Hekate was there the first time I went to Bakhu. She was this huge bright crescent moon in the sky, and Her light filled the land around us. Given Sobek fostered me off to Hekate, I’m not surprised She would be there, but I wasn’t expecting to see Her. I liked that She was watching over us, as Sobek watches over everything else.
Also, Bakhu, for me, is in the west. It doesn’t have a geographical location, but just west. It feels like the last, farthest, bit of land, the place where there is a lot of darkness, because it is the last place Ra’s light touches before He descents into the Duat for the night. That’s what it feels like to me. It might be why I’ve never seen it in daylight, because it’s always night/dark twilight. The only light comes from Khonsu/Hekate/the moon, because Ra leaves the seen world here. Sobek’s carnelian temple reflects the last of Ra’s light. It marks that place where Ra descends, reflecting His light back to remind the world that He is not gone forever.

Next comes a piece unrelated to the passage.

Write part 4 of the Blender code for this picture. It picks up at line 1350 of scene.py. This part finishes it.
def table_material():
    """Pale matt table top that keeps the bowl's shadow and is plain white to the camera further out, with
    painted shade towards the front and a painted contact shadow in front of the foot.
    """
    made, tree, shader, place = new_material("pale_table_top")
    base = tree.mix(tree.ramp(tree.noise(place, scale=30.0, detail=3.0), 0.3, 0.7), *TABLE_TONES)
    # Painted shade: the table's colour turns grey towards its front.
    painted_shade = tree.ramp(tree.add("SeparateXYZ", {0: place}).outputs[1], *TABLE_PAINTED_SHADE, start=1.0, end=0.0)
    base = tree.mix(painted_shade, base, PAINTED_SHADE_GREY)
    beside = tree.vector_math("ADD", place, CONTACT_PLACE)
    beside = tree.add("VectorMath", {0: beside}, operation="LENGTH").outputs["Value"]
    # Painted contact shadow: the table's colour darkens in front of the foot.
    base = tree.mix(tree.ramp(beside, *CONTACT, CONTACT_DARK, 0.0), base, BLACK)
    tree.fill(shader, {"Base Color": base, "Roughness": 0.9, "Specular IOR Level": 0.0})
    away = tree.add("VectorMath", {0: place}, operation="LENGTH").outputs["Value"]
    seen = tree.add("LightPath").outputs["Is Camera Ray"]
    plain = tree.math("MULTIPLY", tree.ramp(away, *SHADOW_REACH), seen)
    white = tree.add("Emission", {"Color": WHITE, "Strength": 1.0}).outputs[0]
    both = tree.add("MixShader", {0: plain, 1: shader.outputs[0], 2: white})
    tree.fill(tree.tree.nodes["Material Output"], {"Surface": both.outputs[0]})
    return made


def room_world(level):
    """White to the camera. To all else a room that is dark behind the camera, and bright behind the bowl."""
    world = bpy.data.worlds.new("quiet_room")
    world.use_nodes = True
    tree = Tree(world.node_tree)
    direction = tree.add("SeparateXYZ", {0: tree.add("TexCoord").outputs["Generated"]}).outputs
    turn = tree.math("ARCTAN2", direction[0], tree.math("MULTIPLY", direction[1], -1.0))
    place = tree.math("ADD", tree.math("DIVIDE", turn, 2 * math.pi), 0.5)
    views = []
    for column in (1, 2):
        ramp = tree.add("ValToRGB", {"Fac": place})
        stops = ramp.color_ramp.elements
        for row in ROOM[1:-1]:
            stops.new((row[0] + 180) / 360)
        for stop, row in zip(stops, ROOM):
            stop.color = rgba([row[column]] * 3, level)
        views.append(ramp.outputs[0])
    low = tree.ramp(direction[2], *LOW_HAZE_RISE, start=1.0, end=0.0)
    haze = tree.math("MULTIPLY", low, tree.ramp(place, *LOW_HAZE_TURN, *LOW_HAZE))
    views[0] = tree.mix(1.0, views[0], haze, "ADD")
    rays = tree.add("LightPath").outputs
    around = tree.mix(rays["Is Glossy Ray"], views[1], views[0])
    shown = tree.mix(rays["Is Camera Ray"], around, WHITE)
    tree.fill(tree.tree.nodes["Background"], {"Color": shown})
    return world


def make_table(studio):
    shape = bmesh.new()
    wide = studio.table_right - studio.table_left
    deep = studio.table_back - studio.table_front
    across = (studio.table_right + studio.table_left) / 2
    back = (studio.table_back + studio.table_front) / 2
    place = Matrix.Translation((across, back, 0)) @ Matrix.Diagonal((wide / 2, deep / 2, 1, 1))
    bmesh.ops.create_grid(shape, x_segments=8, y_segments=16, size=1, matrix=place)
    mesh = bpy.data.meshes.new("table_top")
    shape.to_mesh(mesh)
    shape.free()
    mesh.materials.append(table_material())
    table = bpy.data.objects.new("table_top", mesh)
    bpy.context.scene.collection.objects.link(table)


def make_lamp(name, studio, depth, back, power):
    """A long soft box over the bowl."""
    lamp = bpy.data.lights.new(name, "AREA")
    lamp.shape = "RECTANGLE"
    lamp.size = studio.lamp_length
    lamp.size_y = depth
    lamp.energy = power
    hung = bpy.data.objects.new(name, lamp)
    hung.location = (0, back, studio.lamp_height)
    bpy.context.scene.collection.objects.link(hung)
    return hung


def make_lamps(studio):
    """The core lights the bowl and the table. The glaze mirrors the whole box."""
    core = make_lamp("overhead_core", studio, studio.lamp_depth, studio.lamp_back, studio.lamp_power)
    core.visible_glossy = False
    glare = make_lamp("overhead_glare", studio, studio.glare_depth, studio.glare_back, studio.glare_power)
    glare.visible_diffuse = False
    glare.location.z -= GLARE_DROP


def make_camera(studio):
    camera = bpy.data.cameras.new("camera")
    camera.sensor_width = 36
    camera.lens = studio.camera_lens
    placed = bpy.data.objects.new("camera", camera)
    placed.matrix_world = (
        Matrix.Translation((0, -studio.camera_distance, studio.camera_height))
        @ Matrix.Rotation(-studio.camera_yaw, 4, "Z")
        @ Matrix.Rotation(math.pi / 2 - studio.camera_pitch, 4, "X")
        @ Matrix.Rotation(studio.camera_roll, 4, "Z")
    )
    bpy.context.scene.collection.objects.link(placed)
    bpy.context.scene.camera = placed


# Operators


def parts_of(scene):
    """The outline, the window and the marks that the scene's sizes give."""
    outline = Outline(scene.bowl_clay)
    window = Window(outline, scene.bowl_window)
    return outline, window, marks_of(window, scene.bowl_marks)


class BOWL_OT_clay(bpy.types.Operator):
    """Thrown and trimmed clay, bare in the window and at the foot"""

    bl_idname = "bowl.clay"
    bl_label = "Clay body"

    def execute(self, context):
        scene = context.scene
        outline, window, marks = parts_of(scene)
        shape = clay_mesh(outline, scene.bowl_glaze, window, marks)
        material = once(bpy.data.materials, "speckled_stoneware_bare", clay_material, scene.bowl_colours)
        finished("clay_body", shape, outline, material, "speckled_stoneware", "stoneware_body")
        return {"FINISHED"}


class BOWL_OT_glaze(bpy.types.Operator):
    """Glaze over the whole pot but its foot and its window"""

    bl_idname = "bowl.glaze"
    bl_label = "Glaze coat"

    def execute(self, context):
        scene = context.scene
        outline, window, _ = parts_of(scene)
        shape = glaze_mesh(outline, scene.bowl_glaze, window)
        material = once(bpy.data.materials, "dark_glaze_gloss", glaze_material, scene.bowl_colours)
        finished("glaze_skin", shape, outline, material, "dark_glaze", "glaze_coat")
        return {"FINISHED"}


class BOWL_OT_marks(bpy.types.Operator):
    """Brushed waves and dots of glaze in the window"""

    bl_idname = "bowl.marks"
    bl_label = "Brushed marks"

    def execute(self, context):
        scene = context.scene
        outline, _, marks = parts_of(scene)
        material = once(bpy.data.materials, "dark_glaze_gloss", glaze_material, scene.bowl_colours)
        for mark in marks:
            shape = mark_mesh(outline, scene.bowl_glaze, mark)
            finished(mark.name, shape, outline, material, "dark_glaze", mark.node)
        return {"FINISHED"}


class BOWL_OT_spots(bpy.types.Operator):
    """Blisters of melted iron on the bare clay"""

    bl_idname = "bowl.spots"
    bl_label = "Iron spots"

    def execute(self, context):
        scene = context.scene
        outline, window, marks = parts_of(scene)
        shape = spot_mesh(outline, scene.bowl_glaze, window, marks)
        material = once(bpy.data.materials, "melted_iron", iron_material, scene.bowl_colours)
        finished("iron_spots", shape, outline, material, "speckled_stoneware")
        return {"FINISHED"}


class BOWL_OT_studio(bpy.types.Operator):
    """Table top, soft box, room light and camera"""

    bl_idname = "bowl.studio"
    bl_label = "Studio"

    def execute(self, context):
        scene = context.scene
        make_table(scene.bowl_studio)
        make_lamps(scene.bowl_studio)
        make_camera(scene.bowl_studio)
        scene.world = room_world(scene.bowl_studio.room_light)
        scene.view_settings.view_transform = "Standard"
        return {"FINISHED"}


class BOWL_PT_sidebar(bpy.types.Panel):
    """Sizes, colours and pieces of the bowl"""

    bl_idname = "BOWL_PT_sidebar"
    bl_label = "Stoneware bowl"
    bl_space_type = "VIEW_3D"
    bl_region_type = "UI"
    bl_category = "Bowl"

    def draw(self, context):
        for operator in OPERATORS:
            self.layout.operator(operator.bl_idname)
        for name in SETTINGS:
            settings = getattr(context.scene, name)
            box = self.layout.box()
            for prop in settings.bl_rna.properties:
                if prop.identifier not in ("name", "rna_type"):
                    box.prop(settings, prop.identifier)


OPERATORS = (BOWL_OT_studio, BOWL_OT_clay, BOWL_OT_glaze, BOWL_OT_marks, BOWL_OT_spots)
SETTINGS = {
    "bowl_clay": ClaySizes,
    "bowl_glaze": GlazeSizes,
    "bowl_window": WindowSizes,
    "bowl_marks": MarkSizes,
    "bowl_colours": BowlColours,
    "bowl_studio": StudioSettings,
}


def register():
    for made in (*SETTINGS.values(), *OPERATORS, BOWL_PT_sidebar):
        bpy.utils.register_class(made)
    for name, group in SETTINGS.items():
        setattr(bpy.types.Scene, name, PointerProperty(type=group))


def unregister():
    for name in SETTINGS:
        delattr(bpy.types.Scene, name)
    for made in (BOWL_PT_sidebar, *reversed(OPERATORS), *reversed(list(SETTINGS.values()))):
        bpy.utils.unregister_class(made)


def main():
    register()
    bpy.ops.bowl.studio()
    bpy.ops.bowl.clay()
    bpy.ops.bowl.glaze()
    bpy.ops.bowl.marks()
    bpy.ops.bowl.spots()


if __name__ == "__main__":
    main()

It’s not particularly cool or warm here, though. It feels like a late summer night, where autumn is just beginning to kick in. The air is cooling, and the heat doesn’t hang around so much anymore. It’s not freezing, because there is still light, but it’s not warm, either, not without Ra’s direct light. The ocean water is cold, though. It feels like Albany/south coast water. It’s icy, like it’s come from the polar region. You wouldn’t swim in it. But it gains a little warmth as the waves come ashore, so it’s not unpleasant to walk in.

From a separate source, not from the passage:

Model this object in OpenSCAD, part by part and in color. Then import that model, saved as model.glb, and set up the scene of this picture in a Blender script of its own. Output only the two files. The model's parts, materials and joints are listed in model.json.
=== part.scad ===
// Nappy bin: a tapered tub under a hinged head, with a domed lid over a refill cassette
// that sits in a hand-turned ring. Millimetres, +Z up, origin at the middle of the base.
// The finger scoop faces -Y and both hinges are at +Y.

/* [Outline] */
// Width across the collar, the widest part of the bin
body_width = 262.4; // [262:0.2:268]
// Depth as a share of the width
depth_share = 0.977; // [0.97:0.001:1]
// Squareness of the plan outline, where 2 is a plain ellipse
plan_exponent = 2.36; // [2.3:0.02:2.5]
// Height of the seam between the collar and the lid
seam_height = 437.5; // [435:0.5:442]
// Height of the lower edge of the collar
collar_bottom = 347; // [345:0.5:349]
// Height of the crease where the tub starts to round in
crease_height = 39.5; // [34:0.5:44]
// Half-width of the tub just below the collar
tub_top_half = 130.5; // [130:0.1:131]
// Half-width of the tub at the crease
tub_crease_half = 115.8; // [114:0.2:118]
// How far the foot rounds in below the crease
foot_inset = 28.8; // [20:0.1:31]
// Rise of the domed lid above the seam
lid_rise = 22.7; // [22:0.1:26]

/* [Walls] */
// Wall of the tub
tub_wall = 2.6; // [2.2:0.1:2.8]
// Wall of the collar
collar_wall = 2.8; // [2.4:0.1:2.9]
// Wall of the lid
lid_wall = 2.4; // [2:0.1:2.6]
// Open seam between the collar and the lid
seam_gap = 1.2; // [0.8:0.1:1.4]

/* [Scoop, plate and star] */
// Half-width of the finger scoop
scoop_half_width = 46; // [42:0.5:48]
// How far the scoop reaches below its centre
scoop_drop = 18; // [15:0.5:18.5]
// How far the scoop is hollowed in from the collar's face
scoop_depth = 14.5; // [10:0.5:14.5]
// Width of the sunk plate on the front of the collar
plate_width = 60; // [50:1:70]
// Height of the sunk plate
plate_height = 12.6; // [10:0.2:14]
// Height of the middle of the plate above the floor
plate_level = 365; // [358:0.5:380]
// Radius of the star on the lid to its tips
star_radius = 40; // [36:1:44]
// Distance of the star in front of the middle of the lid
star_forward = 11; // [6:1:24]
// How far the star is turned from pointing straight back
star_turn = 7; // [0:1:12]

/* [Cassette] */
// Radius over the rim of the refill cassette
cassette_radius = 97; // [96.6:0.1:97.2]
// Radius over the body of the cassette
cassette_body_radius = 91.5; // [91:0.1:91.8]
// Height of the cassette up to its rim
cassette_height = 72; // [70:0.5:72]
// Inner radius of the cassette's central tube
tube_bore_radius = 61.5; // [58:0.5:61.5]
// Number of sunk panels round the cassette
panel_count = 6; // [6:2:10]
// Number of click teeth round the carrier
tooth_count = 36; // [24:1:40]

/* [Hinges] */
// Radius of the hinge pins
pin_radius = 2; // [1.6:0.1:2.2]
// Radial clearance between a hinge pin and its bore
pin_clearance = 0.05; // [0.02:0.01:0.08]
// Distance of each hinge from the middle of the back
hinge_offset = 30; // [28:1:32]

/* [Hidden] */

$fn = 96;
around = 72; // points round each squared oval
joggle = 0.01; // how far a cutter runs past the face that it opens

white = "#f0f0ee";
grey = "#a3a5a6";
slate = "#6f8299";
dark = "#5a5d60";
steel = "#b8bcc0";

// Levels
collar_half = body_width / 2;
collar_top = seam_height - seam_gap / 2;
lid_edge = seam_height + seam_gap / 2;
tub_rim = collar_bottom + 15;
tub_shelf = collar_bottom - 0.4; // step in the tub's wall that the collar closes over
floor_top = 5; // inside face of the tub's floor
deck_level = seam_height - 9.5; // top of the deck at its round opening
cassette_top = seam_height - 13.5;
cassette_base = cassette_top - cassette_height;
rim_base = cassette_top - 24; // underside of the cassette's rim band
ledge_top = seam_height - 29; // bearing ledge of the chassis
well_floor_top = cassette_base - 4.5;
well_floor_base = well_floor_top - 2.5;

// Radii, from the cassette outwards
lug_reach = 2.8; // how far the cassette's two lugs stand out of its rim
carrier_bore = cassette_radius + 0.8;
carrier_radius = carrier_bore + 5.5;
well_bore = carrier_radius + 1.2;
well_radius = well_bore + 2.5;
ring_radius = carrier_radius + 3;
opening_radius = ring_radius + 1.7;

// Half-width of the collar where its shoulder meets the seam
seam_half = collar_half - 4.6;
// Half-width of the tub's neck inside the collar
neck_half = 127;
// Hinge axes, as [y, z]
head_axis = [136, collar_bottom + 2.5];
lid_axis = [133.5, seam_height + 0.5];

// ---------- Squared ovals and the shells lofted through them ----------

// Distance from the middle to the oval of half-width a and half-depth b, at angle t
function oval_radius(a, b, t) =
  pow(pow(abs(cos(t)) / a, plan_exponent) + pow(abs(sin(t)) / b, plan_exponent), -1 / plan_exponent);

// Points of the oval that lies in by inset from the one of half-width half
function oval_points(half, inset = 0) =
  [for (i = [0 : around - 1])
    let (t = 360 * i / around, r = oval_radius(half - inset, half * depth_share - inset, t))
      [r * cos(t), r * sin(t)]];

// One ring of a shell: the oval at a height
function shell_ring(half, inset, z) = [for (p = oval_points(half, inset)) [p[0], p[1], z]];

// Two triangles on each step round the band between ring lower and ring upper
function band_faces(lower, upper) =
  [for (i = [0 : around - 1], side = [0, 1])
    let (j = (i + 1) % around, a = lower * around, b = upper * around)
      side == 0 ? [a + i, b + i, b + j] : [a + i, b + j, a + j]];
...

In a lot of ways, this Bakhu reminds me of how I’ve always pictured the Dreamtrails, from Isobelle Carmody’s Obernewtyn series. It doesn’t feel like the same sort of place, but maybe they share similar things. Or my mind is using familiar references to render the unrenderable into something I will recognise. Either way, I’ve been going to Bakhu a lot recently, and it’s been interesting. I’m still trying to meet Heru in meditation, though. He’s still very elusive, even though I’m getting better at tuning into Him.